Restate the complete material exactly.

Raw data.
▬▬▬▬▬▬
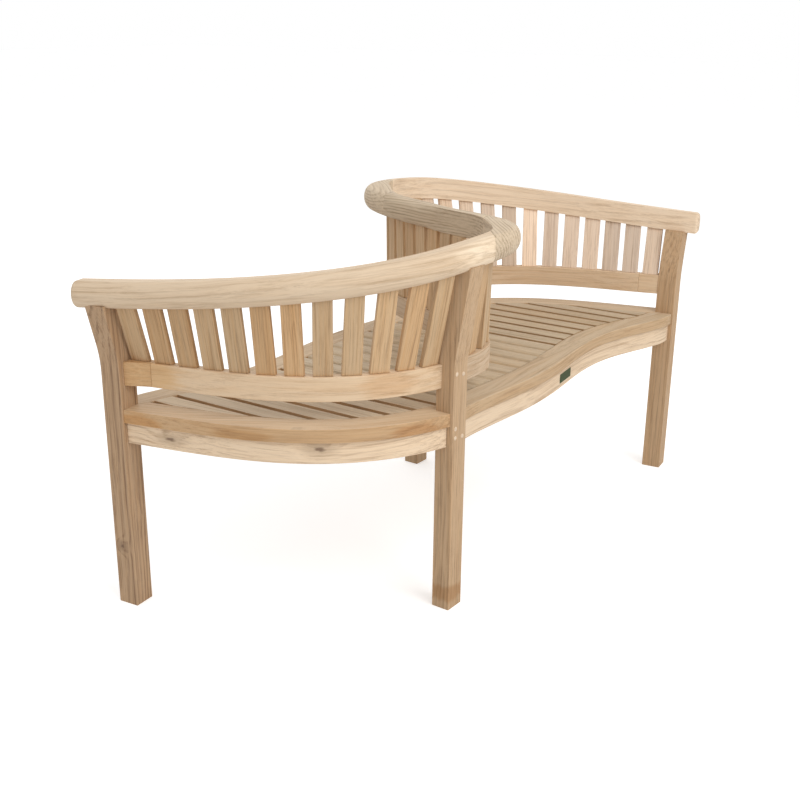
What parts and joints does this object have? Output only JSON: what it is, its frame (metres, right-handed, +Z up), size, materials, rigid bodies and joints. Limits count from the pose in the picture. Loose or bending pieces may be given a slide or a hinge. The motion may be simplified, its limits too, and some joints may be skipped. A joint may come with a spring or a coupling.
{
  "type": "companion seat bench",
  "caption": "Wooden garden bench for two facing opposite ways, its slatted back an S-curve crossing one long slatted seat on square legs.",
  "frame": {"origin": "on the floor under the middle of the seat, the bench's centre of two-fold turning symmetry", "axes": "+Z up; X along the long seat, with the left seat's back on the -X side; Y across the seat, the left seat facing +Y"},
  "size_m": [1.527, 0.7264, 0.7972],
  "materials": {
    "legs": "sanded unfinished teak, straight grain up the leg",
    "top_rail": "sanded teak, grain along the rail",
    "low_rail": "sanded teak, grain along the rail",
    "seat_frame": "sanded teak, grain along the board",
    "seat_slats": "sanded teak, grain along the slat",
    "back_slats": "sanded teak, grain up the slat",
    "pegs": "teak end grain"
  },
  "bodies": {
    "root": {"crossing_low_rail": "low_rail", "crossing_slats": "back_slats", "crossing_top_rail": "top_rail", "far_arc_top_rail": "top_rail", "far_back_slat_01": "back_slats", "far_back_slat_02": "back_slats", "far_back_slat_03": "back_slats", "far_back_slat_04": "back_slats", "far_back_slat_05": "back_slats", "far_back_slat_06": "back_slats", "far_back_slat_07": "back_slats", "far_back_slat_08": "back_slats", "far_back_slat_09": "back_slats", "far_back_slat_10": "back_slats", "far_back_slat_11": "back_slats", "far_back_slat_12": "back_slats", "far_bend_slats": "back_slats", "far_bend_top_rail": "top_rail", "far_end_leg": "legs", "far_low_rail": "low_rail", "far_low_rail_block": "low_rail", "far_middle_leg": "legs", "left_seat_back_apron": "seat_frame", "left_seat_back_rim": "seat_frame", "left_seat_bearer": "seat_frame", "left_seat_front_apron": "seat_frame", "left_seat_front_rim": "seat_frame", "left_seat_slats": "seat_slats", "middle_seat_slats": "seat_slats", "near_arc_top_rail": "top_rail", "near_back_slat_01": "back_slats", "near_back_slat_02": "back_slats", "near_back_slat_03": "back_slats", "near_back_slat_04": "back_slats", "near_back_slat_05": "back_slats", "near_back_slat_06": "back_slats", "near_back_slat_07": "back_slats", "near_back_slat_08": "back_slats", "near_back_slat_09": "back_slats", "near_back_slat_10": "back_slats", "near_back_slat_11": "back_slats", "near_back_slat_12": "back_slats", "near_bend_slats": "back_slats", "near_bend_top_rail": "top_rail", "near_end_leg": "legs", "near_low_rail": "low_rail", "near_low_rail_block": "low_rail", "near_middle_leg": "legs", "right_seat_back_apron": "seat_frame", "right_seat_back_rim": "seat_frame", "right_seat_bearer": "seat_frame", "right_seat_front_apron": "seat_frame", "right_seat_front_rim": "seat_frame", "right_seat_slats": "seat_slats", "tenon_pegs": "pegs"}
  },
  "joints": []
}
▬▬▬▬▬▬
Solution to the problem.
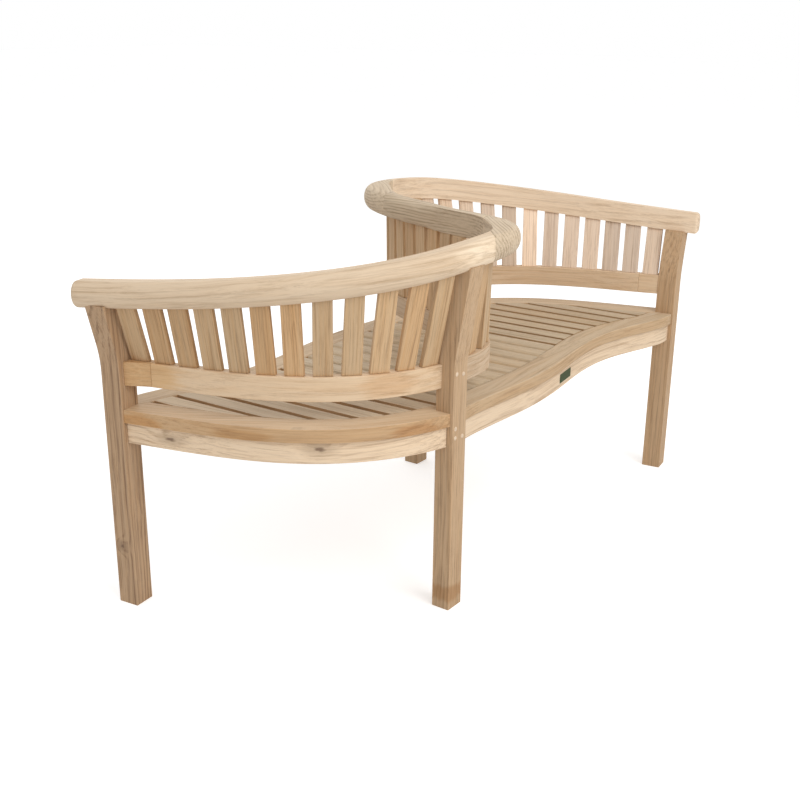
What parts and joints does this object have? Output only JSON: what it is, its frame (metres, right-handed, +Z up), size, materials, rigid bodies and joints. Limits count from the pose in the picture. Loose or bending pieces may be given a slide or a hinge. The motion may be simplified, its limits too, and some joints may be skipped. A joint may come with a spring or a coupling.
{
  "type": "companion seat bench",
  "caption": "Wooden garden bench for two facing opposite ways, its slatted back an S-curve crossing one long slatted seat on square legs.",
  "frame": {"origin": "on the floor under the middle of the seat, the bench's centre of two-fold turning symmetry", "axes": "+Z up; X along the long seat, with the left seat's back on the -X side; Y across the seat, the left seat facing +Y"},
  "size_m": [1.527, 0.7264, 0.7972],
  "materials": {
    "legs": "sanded unfinished teak, straight grain up the leg",
    "top_rail": "sanded teak, grain along the rail",
    "low_rail": "sanded teak, grain along the rail",
    "seat_frame": "sanded teak, grain along the board",
    "seat_slats": "sanded teak, grain along the slat",
    "back_slats": "sanded teak, grain up the slat",
    "pegs": "teak end grain"
  },
  "bodies": {
    "root": {"crossing_low_rail": "low_rail", "crossing_slats": "back_slats", "crossing_top_rail": "top_rail", "far_arc_top_rail": "top_rail", "far_back_slat_01": "back_slats", "far_back_slat_02": "back_slats", "far_back_slat_03": "back_slats", "far_back_slat_04": "back_slats", "far_back_slat_05": "back_slats", "far_back_slat_06": "back_slats", "far_back_slat_07": "back_slats", "far_back_slat_08": "back_slats", "far_back_slat_09": "back_slats", "far_back_slat_10": "back_slats", "far_back_slat_11": "back_slats", "far_back_slat_12": "back_slats", "far_bend_slats": "back_slats", "far_bend_top_rail": "top_rail", "far_end_leg": "legs", "far_low_rail": "low_rail", "far_low_rail_block": "low_rail", "far_middle_leg": "legs", "left_seat_back_apron": "seat_frame", "left_seat_back_rim": "seat_frame", "left_seat_bearer": "seat_frame", "left_seat_front_apron": "seat_frame", "left_seat_front_rim": "seat_frame", "left_seat_slats": "seat_slats", "middle_seat_slats": "seat_slats", "near_arc_top_rail": "top_rail", "near_back_slat_01": "back_slats", "near_back_slat_02": "back_slats", "near_back_slat_03": "back_slats", "near_back_slat_04": "back_slats", "near_back_slat_05": "back_slats", "near_back_slat_06": "back_slats", "near_back_slat_07": "back_slats", "near_back_slat_08": "back_slats", "near_back_slat_09": "back_slats", "near_back_slat_10": "back_slats", "near_back_slat_11": "back_slats", "near_back_slat_12": "back_slats", "near_bend_slats": "back_slats", "near_bend_top_rail": "top_rail", "near_end_leg": "legs", "near_low_rail": "low_rail", "near_low_rail_block": "low_rail", "near_middle_leg": "legs", "right_seat_back_apron": "seat_frame", "right_seat_back_rim": "seat_frame", "right_seat_bearer": "seat_frame", "right_seat_front_apron": "seat_frame", "right_seat_front_rim": "seat_frame", "right_seat_slats": "seat_slats", "tenon_pegs": "pegs"}
  },
  "joints": []
}